17. Le Gouvernement danois et le Gouvernement de la République italienne observent qu'au vu de leurs caractéristiques spécifiques, de leurs qualités organoleptiques et, notamment, de leurs taux d'alcool différents, le whisky écossais et les vins de liqueur ne constitueraient pas des produits concurrents. Les Etats membres auraient la faculté d'imposer les eaux-de-vie plus fortement que les vins et la législation danoise n'aurait ni pour objet ni pour effet de protéger une certaine catégorie de boissons. Le Gouvernement danois fait, par ailleurs, observer que le régime fiscal danois n'a pas eu un effet dissuasif sur les importations; il ressortirait en effet des statistiques que de 1980, année de l'adoption du régime de taxation actuel à la suite de l'arrêt de la Cour du 27 février 1980 (Commission-Danemark, 171-78, Rec. p. 447), condamnant la discrimination opérée par la législation antérieure en faveur de l'aquavit, à 1985, les importations de whisky ont augmenté de plus de 30 %, même si les ventes de la partie demanderesse au principal ont accusé une baisse.

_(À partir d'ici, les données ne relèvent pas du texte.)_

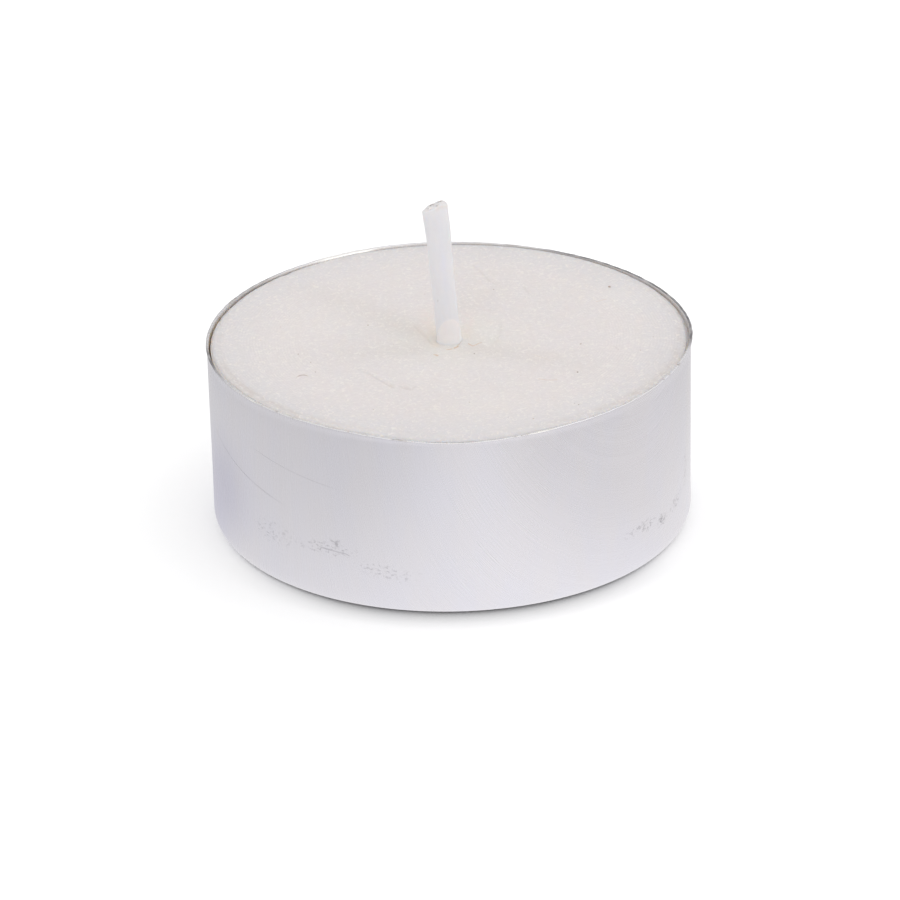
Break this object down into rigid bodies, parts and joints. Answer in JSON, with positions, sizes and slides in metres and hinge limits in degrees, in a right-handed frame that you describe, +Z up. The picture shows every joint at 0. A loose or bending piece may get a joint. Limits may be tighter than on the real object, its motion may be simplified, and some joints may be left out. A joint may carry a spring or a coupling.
{
  "type": "tea light candle",
  "caption": "Tea light candle: pressed white wax with a leaning waxed wick in a shallow drawn aluminium cup.",
  "frame": {"origin": "middle of the cup's foot, on the plane that the candle stands on", "axes": "+Z up along the cup's axis, -Y towards the candle's front, where the rim dips, and the wick leans to -X"},
  "size_m": [0.038, 0.0379, 0.0266],
  "materials": {
    "cup_aluminium": "bright satin, with the rolling grain of the drawn sheet and light scuffs",
    "candle_wax": "pressed powder wax, matt, finely mottled",
    "waxed_wick": "smooth, soaked in wax",
    "sustainer_steel": "thin tinned steel"
  },
  "bodies": {
    "root": {"cup": "cup_aluminium", "wax": "candle_wax", "wick": "waxed_wick", "wick_sustainer": "sustainer_steel"}
  },
  "joints": []
}
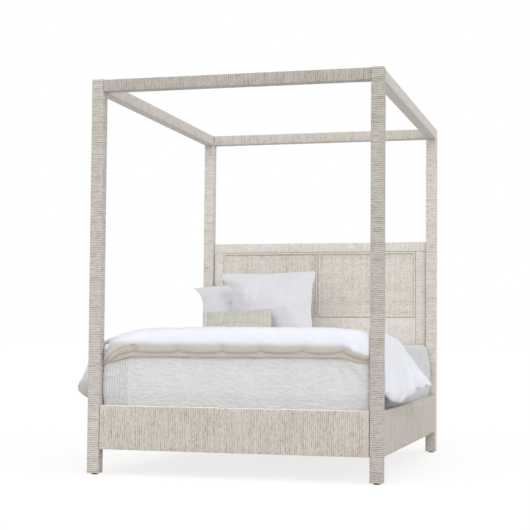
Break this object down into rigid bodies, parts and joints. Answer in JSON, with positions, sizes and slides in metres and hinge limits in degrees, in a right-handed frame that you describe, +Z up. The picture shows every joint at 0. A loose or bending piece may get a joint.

18. Selon la Commission, il y a lieu d'examiner si le système fiscal danois a un caractère protecteur de la production nationale. Elle relève, à cet effet, que les eaux-de-vie fortement taxées sont, pour la majeure partie, constituées de produits d'origine nationale. Un régime se fondant, pour le whisky et les spiritueux indigènes, sur le titre alcoométrique et sur les prix, et, pour les vins de liqueur nationaux et importés, sur le seul volume, serait compatible avec l'article 95, alinéa 2, si une partie essentielle de la production nationale se retrouvait dans chacune des catégories fiscales.
19. L'article 95, alinéa 2, du traité CEE interdit à un Etat membre de frapper les produits des autres Etats membres d'impositions intérieures de nature à protéger indirectement d'autres productions nationales.

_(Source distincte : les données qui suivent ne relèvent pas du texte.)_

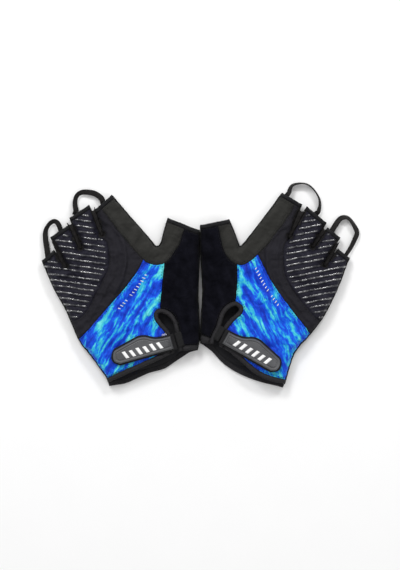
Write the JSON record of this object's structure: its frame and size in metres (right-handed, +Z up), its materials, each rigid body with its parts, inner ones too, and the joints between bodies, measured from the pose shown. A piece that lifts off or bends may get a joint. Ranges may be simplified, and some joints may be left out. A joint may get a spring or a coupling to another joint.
{
  "type": "pair of short-finger sailing gloves",
  "caption": "Pair of short-finger gloves, palm down, with silicone-ribbed fingers, a printed back panel, a wrist slit with a peel-up rubber strap and ribbon pull loops.",
  "frame": {"origin": "on the surface under the gloves, in the middle of the pair", "axes": "+X from the left glove's little finger to the right glove's, +Y from the wrists to the finger ends, +Z up from the palms to the backs"},
  "size_m": [0.2786, 0.1807, 0.019],
  "materials": {
    "palm_suede": "short nap",
    "palm_cloth": "smooth knit",
    "foam": "foam",
    "lining": "tricot",
    "navy_cloth": "matt weave",
    "knit": "fine rib knit",
    "print_cloth": "printed stretch cloth",
    "pile_cloth": "short pile",
    "band_suede": "suede",
    "gusset_mesh": "matt mesh",
    "hem_cloth": "folded hem",
    "binding": "elastic tape",
    "silicone": "glossy silicone",
    "strap_web": "webbing",
    "loop_tape": "loop pile",
    "tab_rubber": "satin moulded rubber",
    "bar_print": "raised white print",
    "hook_tape": "hooks",
    "ribbon": "woven ribbon"
  },
  "bodies": {
    "left_glove": {"left_palm_patch": "palm_suede", "left_palm_panel": "palm_cloth", "left_palm_pads": "foam", "left_palm_lining": "lining", "left_finger_panel": "navy_cloth", "left_knit_panel": "knit", "left_print_panel": "print_cloth", "left_thumb_panel": "pile_cloth", "left_web_band": "band_suede", "left_gusset_index_middle": "gusset_mesh", "left_gusset_middle_ring": "gusset_mesh", "left_gusset_ring_little": "gusset_mesh", "left_hem_thumb": "hem_cloth", "left_hem_index": "hem_cloth", "left_hem_middle": "hem_cloth", "left_hem_ring": "hem_cloth", "left_hem_little": "hem_cloth", "left_cuff_binding": "binding", "left_slit_binding": "binding", "left_grip_ribs": "silicone", "left_strap_anchor": "strap_web", "left_loop_patch": "loop_tape"},
    "left_strap": {"left_strap_backing": "strap_web", "left_strap_tab": "tab_rubber", "left_strap_bars": "bar_print", "left_hook_pad": "hook_tape"},
    "left_index_loop": {"left_pull_loop_index_middle": "ribbon"},
    "left_little_loop": {"left_pull_loop_ring_little": "ribbon"},
    "right_glove": {"right_palm_patch": "palm_suede", "right_palm_panel": "palm_cloth", "right_palm_pads": "foam", "right_palm_lining": "lining", "right_finger_panel": "navy_cloth", "right_knit_panel": "knit", "right_print_panel": "print_cloth", "right_thumb_panel": "pile_cloth", "right_web_band": "band_suede", "right_gusset_index_middle": "gusset_mesh", "right_gusset_middle_ring": "gusset_mesh", "right_gusset_ring_little": "gusset_mesh", "right_hem_thumb": "hem_cloth", "right_hem_index": "hem_cloth", "right_hem_middle": "hem_cloth", "right_hem_ring": "hem_cloth", "right_hem_little": "hem_cloth", "right_cuff_binding": "binding", "right_slit_binding": "binding", "right_grip_ribs": "silicone", "right_strap_anchor": "strap_web", "right_loop_patch": "loop_tape"},
    "right_strap": {"right_strap_backing": "strap_web", "right_strap_tab": "tab_rubber", "right_strap_bars": "bar_print", "right_hook_pad": "hook_tape"},
    "right_index_loop": {"right_pull_loop_index_middle": "ribbon"},
    "right_little_loop": {"right_pull_loop_ring_little": "ribbon"}
  },
  "joints": [
    {"name": "gloves_apart", "type": "slide", "parent": "left_glove", "child": "right_glove", "axis": [1, 0, 0], "range_m": [0, 0.12]},
    {"name": "left_strap_peel", "type": "hinge", "parent": "left_glove", "child": "left_strap", "pos_m": [-0.0213, -0.0488, 0.01685], "axis": [-0.2756, 0.9613, 0], "range_deg": [0, 140]},
    {"name": "right_strap_peel", "type": "hinge", "parent": "right_glove", "child": "right_strap", "pos_m": [0.0196, -0.044, 0.01685], "axis": [-0.4939, -0.8695, 0], "range_deg": [0, 140]},
    {"name": "left_index_loop_swing", "type": "hinge", "parent": "left_glove", "child": "left_index_loop", "pos_m": [-0.09715, 0.0699, 0.006], "axis": [0.9202, 0.3916, 0], "range_deg": [0, 80]},
    {"name": "left_little_loop_swing", "type": "hinge", "parent": "left_glove", "child": "left_little_loop", "pos_m": [-0.129, 0.0385, 0.006], "axis": [0.4504, 0.8928, 0], "range_deg": [0, 80]},
    {"name": "right_index_loop_swing", "type": "hinge", "parent": "right_glove", "child": "right_index_loop", "pos_m": [0.0912, 0.07155, 0.006], "axis": [0.8375, -0.5464, 0], "range_deg": [0, 80]},
    {"name": "right_little_loop_swing", "type": "hinge", "parent": "right_glove", "child": "right_little_loop", "pos_m": [0.1232, 0.0381, 0.006], "axis": [0.5014, -0.8652, 0], "range_deg": [0, 80]}
  ]
}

20. Il poursuit ainsi l'objectif général d'assurer la neutralité fiscale et tend à assurer qu'un état membre ne discrimine pas un produit originaire d'un autre état membre en favorisant, par le biais de sa législation fiscale nationale, des produits de fabrication nationale, créant ainsi des entraves à la libre circulation des marchandises entre les Etats membres.
21. Il apparaît du dossier transmis par la juridiction nationale et des observations présentées devant la Cour que le produit subissant la charge fiscale la moins lourde est un produit presque exclusivement de fabrication nationale et que le whisky, produit exclusivement importé, n'est pas imposé en tant que tel, mais en tant que boisson alcoolique figurant dans la catégorie fiscale des eaux-de-vie, boissons à forte teneur alcoolique, catégorie dans laquelle figurent d'autres produits, dont la grande majorité est constituée de produits nationaux.

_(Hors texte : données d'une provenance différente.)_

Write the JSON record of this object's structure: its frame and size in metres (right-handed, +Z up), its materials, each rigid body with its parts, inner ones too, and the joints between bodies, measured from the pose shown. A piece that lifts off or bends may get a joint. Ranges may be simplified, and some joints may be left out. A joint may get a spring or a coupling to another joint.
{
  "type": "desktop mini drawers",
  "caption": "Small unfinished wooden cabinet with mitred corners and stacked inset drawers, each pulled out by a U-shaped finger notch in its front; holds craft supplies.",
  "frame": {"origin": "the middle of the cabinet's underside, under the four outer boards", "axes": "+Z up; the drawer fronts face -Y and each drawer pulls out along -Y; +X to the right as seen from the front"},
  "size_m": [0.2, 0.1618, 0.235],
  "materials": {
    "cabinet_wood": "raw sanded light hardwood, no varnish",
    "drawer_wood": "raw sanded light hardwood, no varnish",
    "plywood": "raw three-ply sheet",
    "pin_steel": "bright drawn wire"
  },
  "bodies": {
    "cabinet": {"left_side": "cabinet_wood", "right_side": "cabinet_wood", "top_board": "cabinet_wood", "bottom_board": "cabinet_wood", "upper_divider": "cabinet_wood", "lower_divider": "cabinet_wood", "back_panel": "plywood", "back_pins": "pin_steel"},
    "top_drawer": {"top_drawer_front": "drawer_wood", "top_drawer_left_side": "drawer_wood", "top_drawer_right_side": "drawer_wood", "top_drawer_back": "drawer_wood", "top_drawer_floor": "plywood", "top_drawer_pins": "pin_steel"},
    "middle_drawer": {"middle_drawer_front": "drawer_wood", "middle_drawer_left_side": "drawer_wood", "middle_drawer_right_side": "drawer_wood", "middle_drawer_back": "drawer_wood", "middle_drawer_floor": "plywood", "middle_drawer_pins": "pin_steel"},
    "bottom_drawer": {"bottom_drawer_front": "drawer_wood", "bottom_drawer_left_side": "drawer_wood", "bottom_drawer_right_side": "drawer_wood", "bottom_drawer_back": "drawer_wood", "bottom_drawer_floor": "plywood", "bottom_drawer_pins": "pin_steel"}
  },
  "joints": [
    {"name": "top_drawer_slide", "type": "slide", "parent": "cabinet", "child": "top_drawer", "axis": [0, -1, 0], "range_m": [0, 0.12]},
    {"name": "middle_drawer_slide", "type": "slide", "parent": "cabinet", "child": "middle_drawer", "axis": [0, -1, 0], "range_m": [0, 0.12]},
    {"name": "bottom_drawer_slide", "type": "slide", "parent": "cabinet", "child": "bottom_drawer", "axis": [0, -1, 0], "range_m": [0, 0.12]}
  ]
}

22. En vue de mettre la juridiction nationale en mesure de déterminer si, dans ces conditions, la différence de taxation opérée par le régime fiscal danois constitue une violation de l'article 95, alinéa 2, il convient de rappeler qu'en vertu d'une jurisprudence constante (voir, notamment, l'arrêt du 15 mars 1983, Commission-Italie, 319-81, Rec. p. 601), le droit communautaire ne restreint pas, en l'état actuel de son évolution, la liberté de chaque Etat membre d'établir un système de taxation différenciée pour certains produits, en fonction de critères objectifs, qui peuvent être la nature des matières premières utilisées ou les procédés de production appliqués. De telles différenciations sont compatibles avec le droit communautaire si elles poursuivent des objectifs de politique économique compatibles, eux aussi, avec les exigences du traité et du droit dérivé, et si leurs modalités sont de nature à éviter toute forme de discrimination, directe ou indirecte, à l'égard des importations en provenance des autres Etats membres, ou de protection en faveur de productions nationales concurrentes.
23. Dès lors, et sans qu'il soit nécessaire de se prononcer sur l'existence d'un éventuel rapport de concurrence entre le whisky écossais et les vins de fruits du type vin de liqueur, il y a lieu de répondre à la deuxième question qu'en l'état actuel de son évolution le droit communautaire, en particulier l'article 95, alinéa 2, du traité CEE, ne fait pas obstacle à l'application d'un système de taxation différenciée pour certaines boissons, en fonction de critères objectifs; un tel système ne produit pas d'effet protecteur en faveur d'une production nationale lorsque, dans chacune des catégories fiscales, figure une partie essentielle de la production nationale des boissons alcooliques.
24. Au vu des réponses données aux deux premières questions, il n'y a pas lieu de répondre à la troisième question.
Sur les dépens
25. Les frais exposés par le Gouvernement du Royaume de Danemark, par le Gouvernement de la République italienne et par la Commission des Communautés européennes, qui ont soumis des observations à la Cour, ne peuvent faire l'objet d'un remboursement. La procédure revêtant, à l'égard des parties au principal, le caractère d'un incident soulevé devant la juridiction nationale, il appartient à celle-ci de statuer sur les dépens.
Par ces motifs,
LA COUR,
Statuant sur les questions à elle soumises par l'Oestre Landsret, par ordonnance du 27 septembre 1984, dit pour droit:
1) L'article 95, alinéa 1, du traité CEE doit être interprété en ce sens que des produits tels que le whisky écossais et les vins de fruits du type vin de liqueur ne peuvent pas être considérés comme produits similaires.
2) En l'état actuel de son évolution, le droit communautaire, en particulier l'article 95, alinéa 2, du traité CEE, ne fait pas obstacle à l'application d'un système de taxation différenciée pour certaines boissons, en fonction de critères objectifs; un tel système ne produit pas d'effet protecteur en faveur d'une production nationale lorsque, dans chacune des catégories fiscales, figure une partie essentielle de la production nationale des boissons alcooliques.